Imagine if Vanuatu developed and used infrastructure that merges climate adaptive technologies with traditional building practices. Imagine if Vanuatu committed to ban not only plastic bags, but also made commitments to move to other ‘green’ solutions, including renewable energy. Imagine if Vanuatu was profiled as an eco-friendly destination with sustainable tourism practices. Imagine if we supported locally produced organic food and restricted junk food imports. As the world turns away from fossil fuels, imagine if Vanuatu was recognized as a leader in climate change and a country that protected its natural resources and put its people’s prosperity before profits.

Vanuatu is already doing some of these things. That is what Pacific Islanders do – they live in harmony with the planet and with each other. We should be proud that Vanuatu is one of the few places left in the world where our land and sea have not been exploited and whose people have never known full-blown war or poverty.
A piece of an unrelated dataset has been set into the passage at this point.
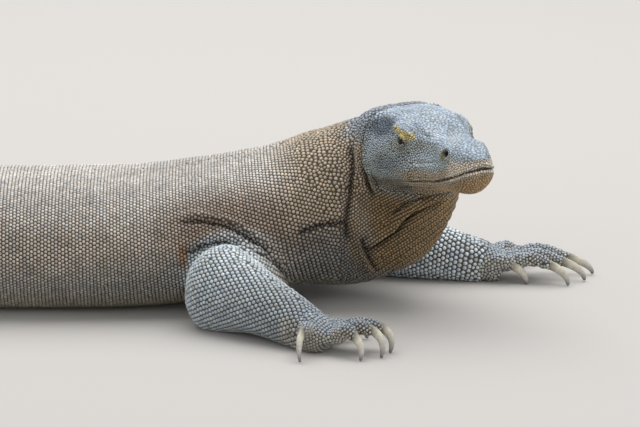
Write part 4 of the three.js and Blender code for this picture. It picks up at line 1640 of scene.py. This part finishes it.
def claw_mesh(name, points):
    """A claw that leaves its digit in the digit's direction and bends down to its tip."""
    before, start, tip = (np.array(p, float) for p in points[1:])
    lead = unit(start - before)
    chord = np.linalg.norm(tip - start)
    arch = lead * CLAW_ARCH * chord + UP * CLAW_LIFT * CLAW_ARCH * chord
    knee = start + CLAW_KNEE * (tip - start) + arch
    t = np.linspace(-CLAW_ROOT, 1, CLAW_RINGS)[:, None]
    path = (1 - t) ** 2 * start + 2 * t * (1 - t) * knee + t * t * tip
    heading = unit(2 * (1 - t) * (knee - start) + 2 * t * (tip - knee))
    across = unit(np.cross(UP, lead))
    rise = unit(np.cross(heading, across))
    angle = np.linspace(0, FULL_TURN, CLAW_SIDES, endpoint=False)
    width = CLAW_RADIUS * (1 - (1 - CLAW_TIP) * np.clip(t, 0, 1) ** CLAW_TAPER)
    deep = CLAW_DEEP + CLAW_KEEL * np.cos(angle)
    place = path[:, None] + across * (CLAW_WIDE * width * np.sin(angle))[..., None]
    place = place + rise[:, None] * (deep * width * np.cos(angle))[..., None]
    ends = np.vstack([path[0], path[-1] + heading[-1] * CLAW_CAP])
    place = np.vstack([place.reshape(-1, 3), ends])
    place[:, 2] = np.maximum(place[:, 2], CLAW_FLOOR)
    faces = ring_faces(CLAW_RINGS, CLAW_SIDES)[:, ::-1]
    along = np.concatenate([np.repeat(np.clip(t[:, 0], 0, 1), CLAW_SIDES), [0, 1]])
    return mesh_piece(name, place, faces, None, {"along": along})


def eye_mesh(name, side):
    """A smooth eyeball; spread is the angle from its outward pole, from 0 to 1."""
    centre, (along, across, out) = eye_axes(side)
    turn = np.repeat(np.linspace(0, math.pi, EYE_RINGS + 2)[1:-1], EYE_SIDES)
    angle = np.tile(np.linspace(0, FULL_TURN, EYE_SIDES, endpoint=False), EYE_RINGS)
    turn = np.append(turn, [0, math.pi])[:, None]
    angle = np.append(angle, [0, 0])[:, None]
    cornea = 1 + CORNEA_HEIGHT * np.exp(-(turn / CORNEA_WIDTH) ** 2)
    ray = out * np.cos(turn) + (along * np.cos(angle) + across * np.sin(angle)) * np.sin(turn)
    faces = ring_faces(EYE_RINGS, EYE_SIDES)[:, ::-side]
    return mesh_piece(name, centre + EYE_RADIUS * cornea * ray, faces, None, {"spread": turn[:, 0] / math.pi})


def adopt(piece, material, nodes=()):
    """Gives a piece its finish, its body and the CAD nodes that it stands for."""
    piece.data.materials.append(material)
    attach(piece, "root")
    if nodes:
        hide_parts(*nodes)
    return piece


TONE_RANGE = (0.004, 0.95)
SHADE_SPREAD = 0.13  # how far the scales' tones stray in brightness, and in warmth
SHADE_RANGE = (0.72, 1.3)
WARMTH_SPREAD = 0.03
HEAD_WARMTH = 1.8


def tint(laid):
    """Gives every scale its height and its tone, each a little off its neighbours'."""
    laid["vigour"] = rng.uniform(*VARIETY, len(laid["gap"]))
    tone = hide_tone(laid["place"], laid["facing"])
    shade = rng.normal(1.0, SHADE_SPREAD, len(tone))
    warmth = rng.normal(0.0, WARMTH_SPREAD, len(tone))
    warmth = warmth * np.where(laid["region"] == "head", HEAD_WARMTH, 1.0)
    tone = tone * np.clip(shade, *SHADE_RANGE)[:, None] * (1 + np.outer(warmth, [1, 0.1, -1]))
    laid["tone"] = np.clip(tone, *TONE_RANGE)
    laid["soft"] = softness(laid["place"], laid["facing"])


tint(scales)
scale_material = scale_finish()
for region in ("head", "body", *LEGS):
    for number, chosen in enumerate(split_evenly(region), 1):
        adopt(scale_mesh(f"scales_{region}_{number}", chosen), scale_material)

skin = mesh_piece("skin", surface.place, surface.faces)
skin.modifiers.new("halves", "TRIANGULATE")
lighten = skin.modifiers.new("lighten", "DECIMATE")
lighten.ratio = SKIN_TRIANGLES / (2 * len(surface.faces))
place, faces = evaluated(skin)
near = [skin_tree.find_nearest(p)[2] for p in place.tolist()]
facing = facing_of(np.array(near))
tone = np.clip(hide_tone(place, facing), *TONE_RANGE)
skin = mesh_piece("skin", place, faces, {"tone": tone}, {"soft": softness(place, facing)})
flesh = ["head", "neck", "trunk", "tail_1", "tail_2", "tail_3", "tail_4"]
flesh += [f"{leg}_{part}" for leg in LEGS for part in ("upper", "lower", "foot")]
adopt(skin, skin_finish(), flesh)

claw_material = claw_finish()
for leg, parts in LEGS.items():
    for number, points in enumerate(parts["digits"], 1):
        claw = claw_mesh(f"horn_{leg}_{number}", points)
        adopt(claw, claw_material, [f"claw_{leg}_{number}"])
eye_material = eye_finish()
for side, name in zip(BOTH_SIDES, ("right", "left")):
    adopt(eye_mesh(f"eyeball_{name}", side), eye_material, [f"eye_{name}"])


# The stage is in metres and degrees. Soft lamps: name, place, turn, size and power in watts.
LAMPS = (
    ("sky_panel", (0.1, 1.3, 3.6), (-20, 0, 0), 5.0, 215),
    ("right_fill", (4.2, -2.2, 1.3), (72, 0, 62), 2.6, 60),
    ("front_fill", (-1.6, -4.0, 2.2), (66, 0, -22), 3.0, 34),
)
SKY_TONE = (0.95, 0.98, 1.0, 1)
SKY_STRENGTH = 0.72
FLOOR_SIZE = 40
FLOOR_TONE = (0.44, 0.42, 0.40, 1)
CAMERA_PLACE = (0.325, -6.7972, 1.6761)
CAMERA_TILT = 77
LENS = 315
FILM_WIDTH = 36
FAR_CLIP = 60


def stage():
    """A plain pale floor, soft light from above and the camera."""
    bpy.ops.mesh.primitive_plane_add(size=FLOOR_SIZE)
    floor = bpy.context.object
    floor.name = "floor"
    finish = Finish("floor_plain", Roughness=0.9, Specular_IOR_Level=0.1)
    finish.set(Base_Color=FLOOR_TONE)
    floor.data.materials.append(finish.material)
    for name, place, turn, size, power in LAMPS:
        lamp = bpy.data.lights.new(name, "AREA")
        lamp.size = size
        lamp.energy = power
        holder = bpy.data.objects.new(name, lamp)
        holder.location = place
        holder.rotation_euler = [math.radians(a) for a in turn]
        bpy.context.scene.collection.objects.link(holder)
    world = bpy.data.worlds.new("studio")
    world.use_nodes = True
    sky = world.node_tree.nodes["Background"]
    sky.inputs["Color"].default_value = SKY_TONE
    sky.inputs["Strength"].default_value = SKY_STRENGTH
    bpy.context.scene.world = world
    lens = bpy.data.cameras.new("camera")
    lens.lens = LENS
    lens.sensor_width = FILM_WIDTH
    lens.clip_end = FAR_CLIP
    camera = bpy.data.objects.new("camera", lens)
    camera.location = CAMERA_PLACE
    camera.rotation_euler = (math.radians(CAMERA_TILT), 0, 0)
    bpy.context.scene.collection.objects.link(camera)
    bpy.context.scene.camera = camera
    bpy.context.scene.view_settings.view_transform = "Standard"


stage()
In saying that, the country is still susceptible with 44% of Port Vila’s population and 50% of Luganville’s population considered to be very vulnerable or vulnerable to poverty.

We can still flip the script. While we may have adopted the National Sustainable Development Goals, we need to define what our long-term vision is for Vanuatu and follow a path that works for us. So when we say ‘Long God Yumi Stanap’, what are we really standing up for? What is it that matters to us and how do we want to be remembered in the history books and what do we want to leave behind for our children?

I am calling on Ni-Vanuatu youth to start exploring these questions and start talking about our country’s future. Start talking to your MPs, Area Council, chiefs, church leaders, social media, friends and family about what the ideal future looks like to you. If you know people in other Pacific countries, reach out and learn from them. Just keep the conversation going and do not sit back – yumi mas stanap.